You never waste talent. Measured discipline and rewards…… Even minor talents must be allowed to grow.
UKIP is nowhere in the polls when it should be soaring ahead. That suggests,as all previous elections since 2016 have indicated, that it is no longer an effective electoral force. Candidate quality is critical and UKIP simply cannot field enough of the right calibre. I spoke recently to a long standing Conservative member who resigned over the Brexit betrayal. I asked him if he would vote for an Independent conservative candidate. He said he would. He won’t change his conservative beliefs and in a heavily Conservative constituency like mine it’s important that any independent meets that criteria. It’s not a sample one can make any judgments about, but much more encouraging than had he said he wouldn’t.
UKIP’s lack of success: All I ever read is whinging about UKIP by people who have not been any more instrumental in winning this war than UKIP has. Almost as if willing its demise.

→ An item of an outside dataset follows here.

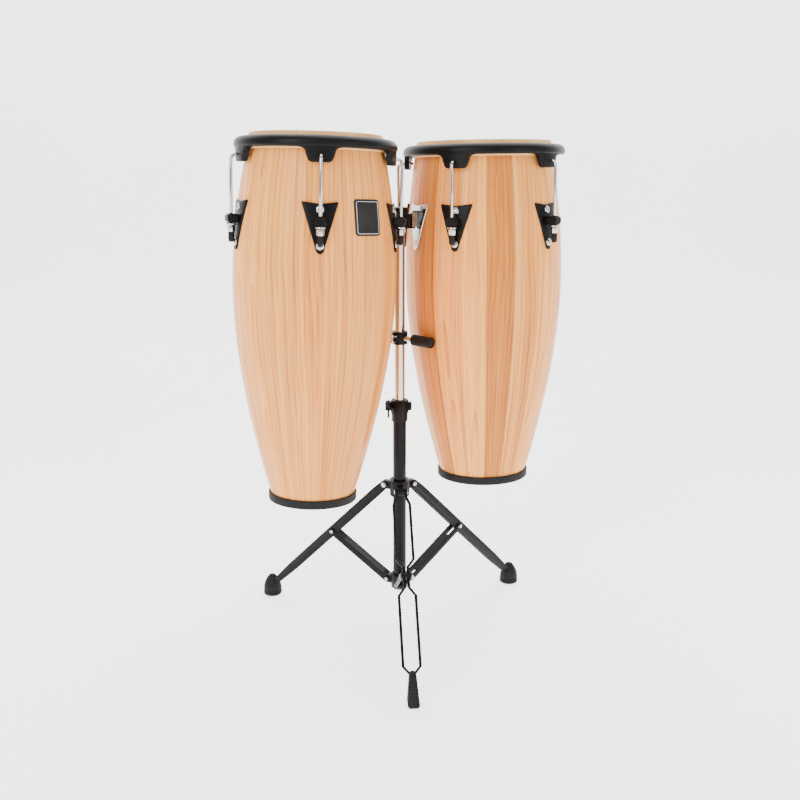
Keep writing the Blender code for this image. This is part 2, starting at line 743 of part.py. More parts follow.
def wedge_foot():
    """Tall tip that tapers upwards, leaning in along the wire leg."""
    half_depth, half_width = FRONT_FOOT_DEPTH / 2, FRONT_FOOT_WIDTH / 2
    shape = bmesh.new()
    low = Vector((-half_depth, -half_width, 0))
    high = Vector((half_depth, half_width, FRONT_FOOT_HEIGHT))
    place = Matrix.Translation((low + high) / 2) @ Matrix.Diagonal((*(high - low), 1))
    bmesh.ops.create_cube(shape, size=1, matrix=place)
    for vertex in shape.verts:
        if vertex.co.z > FRONT_FOOT_HEIGHT / 2:
            vertex.co.x = vertex.co.x * FRONT_FOOT_TAPER - FRONT_FOOT_LEAN
            vertex.co.y *= FRONT_FOOT_TAPER
    bmesh.ops.bevel(shape, geom=shape.edges[:], offset=0.0025, segments=2, affect="EDGES")
    return shape


def add_foot(side):
    """Rubber crutch tip, flat below, with a socket for the leg's end."""
    pivot, _, foot = leg_line()
    base = FOOT_BASE_RADIUS
    profile = [
        (0, FOOT_HEIGHT), (base * 0.35, FOOT_HEIGHT - 0.001),
        (base * 0.66, FOOT_HEIGHT - 0.009), (base * 0.92, 0.018), (base, 0.005),
        (base * 0.92, 0.0), (0, 0.0),
    ]
    place = spin_z(LEG_AZIMUTHS[side]) @ Matrix.Translation((foot.x, 0, 0))
    solid = wedge_foot() if side == "front" else turned(profile, 20)
    shape = add_mesh("foot_" + side, solid, "rubber", None, place)
    length = (foot - pivot).length
    slope = Matrix.Translation((-foot.x, 0, 0)) @ slope_frame(pivot, foot)
    if side == "front":
        half_width, half_depth = 0.0065 + GAP, 0.0033 + GAP
    else:
        half_width, half_depth = LEG_WIDTH / 2 + GAP, LEG_DEPTH / 2 * 0.75
    socket = block((length - 0.06, -half_width, -half_depth),
                   (length - 0.002, half_width, half_depth))
    combine(shape, [place_shape(socket, slope)], "DIFFERENCE")


def add_height_clamp():
    """Split clamp at the top of the lower tube that grips the post."""
    sleeve_low = TUBE_TOP - CLAMP_SLEEVE
    top = TUBE_TOP + CLAMP_HEIGHT
    inner = POST_RADIUS + GAP
    profile = [
        (inner, top), (CLAMP_RADIUS - 0.002, top), (CLAMP_RADIUS, top - 0.003),
        (CLAMP_RADIUS, TUBE_TOP + 0.004), (TUBE_RADIUS + 0.003, TUBE_TOP - 0.002),
        (TUBE_RADIUS + 0.003, sleeve_low), (TUBE_RADIUS + GAP, sleeve_low),
        (TUBE_RADIUS + GAP, TUBE_TOP + GAP), (inner, TUBE_TOP + GAP),
    ]
    clamp = add_mesh("height_clamp", turned(profile, 20), "black_metal")
    level = TUBE_TOP + CLAMP_HEIGHT / 2 + 0.002
    jaw = block((-CLAMP_SCREW_OUT - 0.007, -CLAMP_JAW, level - 0.009),
                (-0.014, CLAMP_JAW, level + 0.009), 0.0015)
    knuckle = block((0.014, -0.006, level - 0.010), (0.026, 0.006, level + 0.008), 0.002)
    combine(clamp, [jaw, knuckle], "UNION")
    slit = block((-0.04, -0.0012, level - 0.012), (-0.010, 0.0012, top + 0.01))
    screw = rod(SCREW_RADIUS + GAP, (-CLAMP_SCREW_OUT, -0.03, level),
                (-CLAMP_SCREW_OUT, 0.03, level), 12)
    for cut in (slit, screw):
        combine(clamp, [cut], "DIFFERENCE")
    wing_screw("clamp_wing", (-CLAMP_SCREW_OUT, 0, level), (0, -1, 0), CLAMP_JAW, 0.020, 0.021)


def wing_screw(name, place, axis, jaw_half, span, reach):
    """Screw along its local Z, with two wings beyond the jaw and a head behind."""
    turn = Vector(axis).to_track_quat("Z", "X").to_matrix().to_4x4()
    shape = rod(SCREW_RADIUS, (0, 0, -jaw_half - 0.002), (0, 0, jaw_half + 0.010), 12)
    screw = add_mesh(name, shape, "black_metal", None, Matrix.Translation(place) @ turn)
    boss = rod(0.0065, (0, 0, jaw_half + GAP), (0, 0, jaw_half + 0.011), 12)
    head = rod(0.0060, (0, 0, -jaw_half - 0.005), (0, 0, -jaw_half - GAP), 12)
    wings = []
    for way in (-1, 1):
        outline = [
            (way * 0.003, jaw_half + 0.002), (way * span * 0.75, jaw_half + reach * 0.52),
            (way * span, jaw_half + reach * 0.78), (way * span * 0.85, jaw_half + reach),
            (way * span * 0.45, jaw_half + reach * 0.74), (way * 0.003, jaw_half + 0.010),
        ]
        wings.append(plate(outline, -0.002, 0.004))
    combine(screw, [boss, head], "UNION")
    combine(screw, wings, "UNION")


def add_post():
    add_mesh("upper_post", pipe(POST_RADIUS - POST_WALL, POST_RADIUS, POST_BOTTOM,
                                POST_TOP, 20), "chrome")


def drum_mount_point(drum):
    """Frame of a drum's mounting block, and its outer and inner distances."""
    inner = shell_radius(drum, MOUNT_LEVEL - TONGUE_HEIGHT / 2) + LUG_ROOT
    place = drum_matrix(drum) @ lug_frame(drum, drum["mount_after"])
    return place, inner + MOUNT_DEPTH, inner + MOUNT_FLOOR


def add_bracket():
    """Cap of the post, with an arm and a tongue for each drum's mounting block."""
    inner = POST_RADIUS + GAP
    outer = inner + BRACKET_WALL
    high = POST_TOP + 0.004
    low = high - BRACKET_HEIGHT
    profile = [(0, high), (outer - 0.002, high), (outer, high - 0.002), (outer, low),
               (inner, low), (inner, POST_TOP + GAP), (0, POST_TOP + GAP)]
    bracket = add_mesh("top_bracket", turned(list(reversed(profile)), 20), "black_metal")
    arms = []
    for drum in DRUMS.values():
        place, mouth, floor = drum_mount_point(drum)
        half = TONGUE_THICK / 2
        tongue_low = MOUNT_LEVEL - TONGUE_HEIGHT / 2 - 0.002
        tongue_high = MOUNT_LEVEL + TONGUE_HEIGHT / 2 - MOUNT_ROOF - 2 * GAP
        tongue = block((-half, -mouth - TONGUE_ROOT, tongue_low),
                       (half, -floor - 2 * GAP, tongue_high))
        arms.append(place_shape(tongue, place))
        end = place @ Vector((0, 0.003 - mouth - TONGUE_ROOT, (tongue_low + tongue_high) / 2))
        flat = Vector((end.x, end.y, 0))
        heading = math.degrees(math.atan2(flat.y, flat.x))
        arm = block((inner + 0.001, -0.004, end.z - 0.012),
                    (flat.length + 0.001, 0.004, end.z + 0.012))
        arms.append(place_shape(arm, spin_z(heading)))
    for arm in arms:
        combine(bracket, [arm], "UNION")


def add_brace_arm():
    """Bar across the post whose rubber sleeves steady the two bellies."""
    inner = POST_RADIUS + GAP
    half = ARM_CLAMP_HEIGHT / 2
    matrix = Matrix.Translation((0, 0, ARM_HEIGHT)) @ spin_z(ARM_AZIMUTH)
    arm = add_mesh("brace_arm", pipe(inner, inner + ARM_CLAMP_WALL, -half, half, 20),
                   "chrome", None, matrix)
    stubs = []
    for way in (-1, 1):
        stubs.append(rod(ARM_ROD_RADIUS, (way * (inner + 0.002), 0, 0),
                         (way * (ARM_REACH - 0.004), 0, 0), 12))
    jaw = block((-ARM_JAW, -ARM_SCREW_OFFSET - 0.0065, -0.008),
                (ARM_JAW, -inner - 0.002, 0.008), 0.0015)
    combine(arm, stubs + [jaw], "UNION")
    screw = rod(SCREW_RADIUS + GAP, (-0.02, -ARM_SCREW_OFFSET, 0),
                (0.02, -ARM_SCREW_OFFSET, 0), 12)
    combine(arm, [screw], "DIFFERENCE")
    for side, way in (("right", 1), ("left", -1)):
        bore_radius = ARM_ROD_RADIUS + GAP
        low = ARM_REACH - SLEEVE_LENGTH
        profile = [
            (0, ARM_REACH), (SLEEVE_RADIUS - 0.0015, ARM_REACH),
            (SLEEVE_RADIUS, ARM_REACH - 0.0015), (SLEEVE_RADIUS, low + 0.001),
            (SLEEVE_RADIUS - 0.001, low), (bore_radius, low),
            (bore_radius, ARM_REACH - 0.0037), (0, ARM_REACH - 0.0037),
        ]
        turn = Matrix.Rotation(math.radians(90 * way), 4, "Y")
        add_mesh("brace_sleeve_" + side, turned(profile, 16), "rubber", None, matrix @ turn)
    place = matrix @ Vector((0, -ARM_SCREW_OFFSET, 0))
    axis = matrix.to_3x3() @ Vector((-1, 0, 0))
    wing_screw("brace_knob", place, axis, ARM_JAW, 0.009, 0.014)


def stand_on_origin():
    """Carry everything on one empty, with the middle of its box over the origin."""
    assembly = add_empty("assembly", Matrix.Identity(4))
    for thing in bpy.context.scene.objects:
        if thing.parent is None and thing is not assembly:
            thing.parent = assembly
    bpy.context.view_layer.update()
    graph = bpy.context.evaluated_depsgraph_get()
    low, high = Vector((9, 9, 9)), Vector((-9, -9, -9))
    for thing in bpy.context.scene.objects:
        if thing.type == "EMPTY" or thing.hide_render:
            continue
        shape = thing.evaluated_get(graph)
        mesh = shape.to_mesh()
        for vertex in mesh.vertices:
            place = shape.matrix_world @ vertex.co
            low = Vector(map(min, low, place))
            high = Vector(map(max, high, place))
        shape.to_mesh_clear()
    middle = (low + high) / 2
    assembly.location = (-middle.x, -middle.y, 0)


def build():
    clear_scene()
    for side, drum in DRUMS.items():
        add_drum(side, drum)
    add_tube()
    add_collar()
    add_hub()
    add_channel_leg("left")
    add_channel_leg("right")
    add_wire_leg()
    for side in LEG_AZIMUTHS:
        add_brace(side)
        add_foot(side)
    add_height_clamp()
    add_post()
    add_bracket()
    add_brace_arm()
    stand_on_origin()


build()
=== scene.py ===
import json
import math

import bmesh
import bpy
import numpy as np
from mathutils import Matrix, Vector


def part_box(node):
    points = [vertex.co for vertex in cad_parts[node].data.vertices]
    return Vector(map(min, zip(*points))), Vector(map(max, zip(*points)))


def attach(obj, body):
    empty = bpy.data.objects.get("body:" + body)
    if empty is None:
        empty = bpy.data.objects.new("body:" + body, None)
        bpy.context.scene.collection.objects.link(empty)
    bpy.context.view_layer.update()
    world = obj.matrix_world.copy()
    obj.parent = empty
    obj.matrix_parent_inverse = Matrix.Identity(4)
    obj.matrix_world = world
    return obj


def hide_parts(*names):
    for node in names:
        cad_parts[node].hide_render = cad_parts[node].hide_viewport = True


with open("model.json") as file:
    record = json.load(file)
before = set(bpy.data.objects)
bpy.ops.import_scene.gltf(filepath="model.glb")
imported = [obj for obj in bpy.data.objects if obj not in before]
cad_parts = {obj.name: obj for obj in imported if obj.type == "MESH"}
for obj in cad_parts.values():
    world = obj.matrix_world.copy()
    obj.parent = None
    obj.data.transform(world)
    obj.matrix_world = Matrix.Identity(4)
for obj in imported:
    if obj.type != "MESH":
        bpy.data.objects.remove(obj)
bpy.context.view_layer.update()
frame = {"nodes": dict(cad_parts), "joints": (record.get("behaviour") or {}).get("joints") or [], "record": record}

NODES = frame["nodes"]
JOINTS = {joint["name"]: joint for joint in frame["joints"]}
BODY = {
    node: body
    for body, members in frame["record"]["behaviour"]["bodies"].items()
    for node in members
}
SIDES = ("left", "right")
LEGS = ("left", "right", "front")
LUGS = 5
LUG_TURN = 72                          # degrees from one lug to the next
HALF_TURN = 36                         # degrees from a lug to the middle of the gap beside it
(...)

As for UKIP people being low quality, they could hardly be any worse than the present establishment.
Very true Mary,
But the main theme posted on here seems to be that UKIP is right over most things, but have mistimed giving their views on one issue when they should be concentrating only on Brexit.
Brexit is obviously the major issue facing this Country at the moment.
But it is NOT the only one!
Brexit WILL win UKIP many votes in any forthcoming elections.
But so will their sensible manifesto proposals on many other issues such as; immigration, NHS, animal welfare, etc, etc.
Where will the Brexit Party go when the establishment stitch up over Brexit is complete?
Probably down to the pub for another photo shoot or over to the States to dine with the Donald.
Once again leaving the real, murky political stuff to the likes of UKIP, who thankfully have all their policies on a range of issues in place!